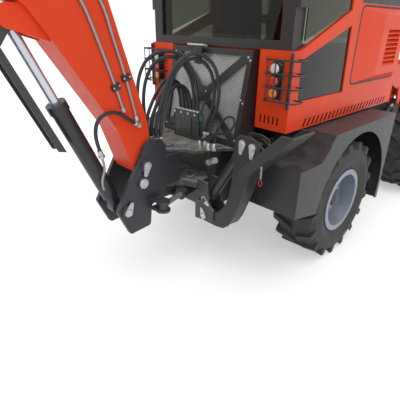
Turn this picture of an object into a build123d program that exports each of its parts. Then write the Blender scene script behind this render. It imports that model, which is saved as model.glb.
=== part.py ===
"""Articulated backhoe loader with its bucket arm at the back, as an assembly of separate pieces.

Millimetres. X points forward, Y to the machine's left and Z up, with z = 0 on the ground.
Places along X are measured from the rear axle, and `rear_axle_x` shifts them all into the frame.
"""

from build123d import *
from math import cos, hypot, radians, sin, sqrt, tan
import os

os.makedirs("parts", exist_ok=True)

# Machine as a whole
rear_axle_x = -153
wheelbase = 2250
pivot_x = 1200
pivot_pin_radius = 38
fit_gap = 0.3
run_gap = 2
overrun = 20
plate = 20
thin_plate = 12
sheet = 6

# Wheels
tyre_radius = 537.5
tyre_width = 410
tyre_centre_y = 763
tyre_section_shares = (
    (-0.40, 0.0), (-0.40, 0.15), (-0.5, 0.48), (-0.46, 0.76), (-0.38, 0.86),
    (0.38, 0.86), (0.46, 0.76), (0.5, 0.48), (0.40, 0.15), (0.40, 0.0),
)
lug_count = 17
lug_width = 66
lug_inner_share = 0.04
lug_outer_share = 0.475
lug_slant_share = 0.5
lug_root_share = 0.72
lug_taper = 5
rim_seat_radius = 254
rim_flange_radius = 290
rim_half_width = 178
rim_section_shares = (
    (-1.0, 1.0), (-0.94, 1.0), (-0.94, 0.874), (0.94, 0.874), (0.94, 1.0), (1.0, 1.0), (1.0, 0.84),
    (0.22, 0.8), (0.12, 0.5), (0.0, 0.42), (0.0, 0.3), (0.4, 0.27), (0.4, 0.0), (0.15, 0.0),
    (0.15, 0.209), (-0.3, 0.209), (-0.3, 0.4), (-0.08, 0.46), (0.08, 0.8), (-1.0, 0.84),
)
bore_share = 0.209
bore_end_share = 0.15
hub_back_share = 0.3

# Axles
axle_z = tyre_radius
axle_radius = 85
axle_flange_radius = 118
axle_flange_width = 26
gear_case_radius = 190
gear_case_half = 95
gear_case_chamfer = 40
drive_motor_length = 330
drive_motor_radius = 105

# Rear frame
rail_outer_y = 256
frame_rear_x = -960
frame_front_x = 1130
frame_top_z = 1000
frame_bottom_z = 560
axle_seat_z = axle_z + axle_radius + 15
seat_front_x = 300
seat_slope = 110
cross_wall_places_shares = (0.02, 0.22, 0.66)
cross_wall_height = 195
belly_front_share = 0.95
belly_rear_share = 0.66
fork_root_x = 1000
fork_root_half = 205
fork_nose_radius = 95
fork_plate = 25
fork_levels = (640, 900)
mount_radius = 48
mount_x_places = (-620, 1012)
mount_y = 300

# Fenders over the rear wheels
fender_inner_y = 500
fender_outer_y = 1000
fender_rear_x = -905
fender_front_x = 693
fender_top_z = 1238
fender_box_top_z = 1056
fender_box_bottom_z = 696
fender_apron_z = 370
fender_rise_x = -457
fender_box_front_x = -620
fender_rise_mid_x = -540
fender_rise_mid_z = 1126
arch_x = 30
arch_z = 550
arch_radius = 620
carrier_radius = 32
carrier_z = 940
carrier_x_places = (-660, 640)
step_front_x = 960
step_rear_x = 700
step_outer_y = 930
step_inner_y = 640
step_z_places = (420, 700, 980)
step_hanger = 40

# Cab
cab_side_y = 755
cab_wall = 30
cab_rear_x = -769
cab_front_x = 1100
skirt_front_x = 1140
skirt_z = 1255
skirt_rise = 150
pod_inner_y = 475
pod_depth = 84
pod_top_z = 1811
belt_front_z = 2072
post_rear_x = -40
post_front_x = 110
roof_line_z = 2700
dash_z = 1520
cover_top_z = 2130
quarter_window_shares = ((0.115, 0.26), (0.826, 0.26), (0.80, 0.875), (0.095, 0.60))
cover_front_x = 1062
cover_bottom_z = 1516
cover_upper_z = 2112
cover_corner = 62
cover_gap = 6
cover_bulge = 46
cover_edge = 22
cover_bulge_rear_share = 0.40
louvre_rear_x = 630
louvre_front_x = 905
louvre_bottom_z = 1640
louvre_top_z = 1940
louvre_count = 8
louvre_depth = 34
louvre_thickness = 5
louvre_drop = 16
skirt_slot_count = 24
skirt_slot_length = 46
skirt_slot_width = 16
skirt_slot_z = 1297
skirt_slot_first_x = -550
skirt_slot_last_x = 950
skirt_slot_lean = 25
pod_slot_count = 5
pod_slot_height = 60
pod_slot_width = 14
pod_slot_pitch = 38
pod_slot_z = 1330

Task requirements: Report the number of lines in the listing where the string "parts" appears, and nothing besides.

Final result: 2